Some journalists carp that Crace is hypocritical, earning generous money while supporting left-wing causes. This accusation is the only one which seems to rile him. “I am very puritanical with my money,” he assures PW. “There is no way my children are going to go to anything but the comprehensive school. I don't have any investments. It is all dealt with morally. We live in a small semi-detached house, and I drive a three-year-old car, but I don't want to be trapped into sounding like Mother Teresa. My wife teaches English to refugees; her job is socially important and her income is very small, and I do something which is useless and get paid well.”

What Crace's books are, sublimely, is moral. He argues, for instance, that “the preacherly point that Signals of Distress is making is that optimism is difficult. The triumph of life is not that we admire characters who look like Hollywood good guys—because that would be no triumph at all. The triumph is that, despite all their worst blemishes, people are lovable. What this book is doing is asking you to take a really blemished, hard-to-like person [an obtuse moral prig] and find something in him to love.”

On the other hand, Crace says, he plays fast and loose with historical details. “I warn you, all the history in my books is bogus. There are at least 40 pages about pilchards in this book and I wouldn't know a pilchard if it fell in my lap. I do not write books which carry any information.”

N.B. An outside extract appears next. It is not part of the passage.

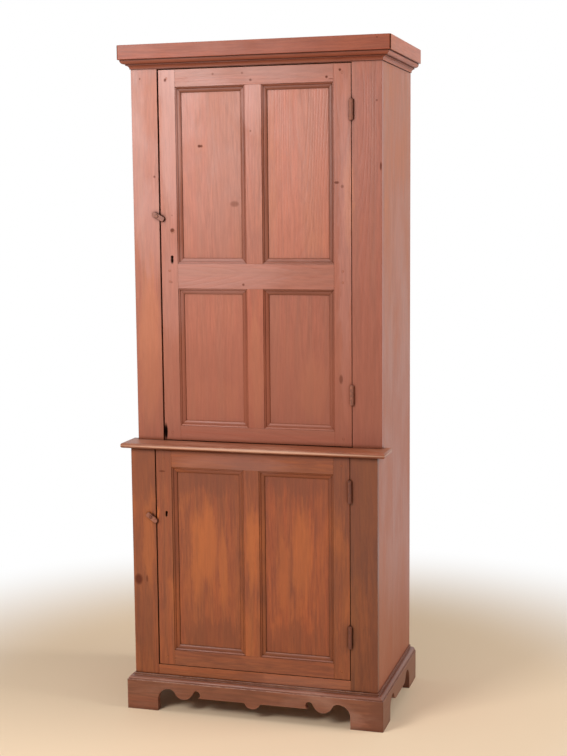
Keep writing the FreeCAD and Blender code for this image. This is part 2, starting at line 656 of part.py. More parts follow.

Though Crace is known in England as a political activist, he claims his politics never intrude on his stories. Indeed, he says that the stories invariably contradict his politics. “All my novels deal with a community that is undergoing change, and I always take the side of tradition against modernity. In my political self I am very much a modernist, very much in favor of technology and improvement. But in my fiction, yes, I am a conservative romantic.”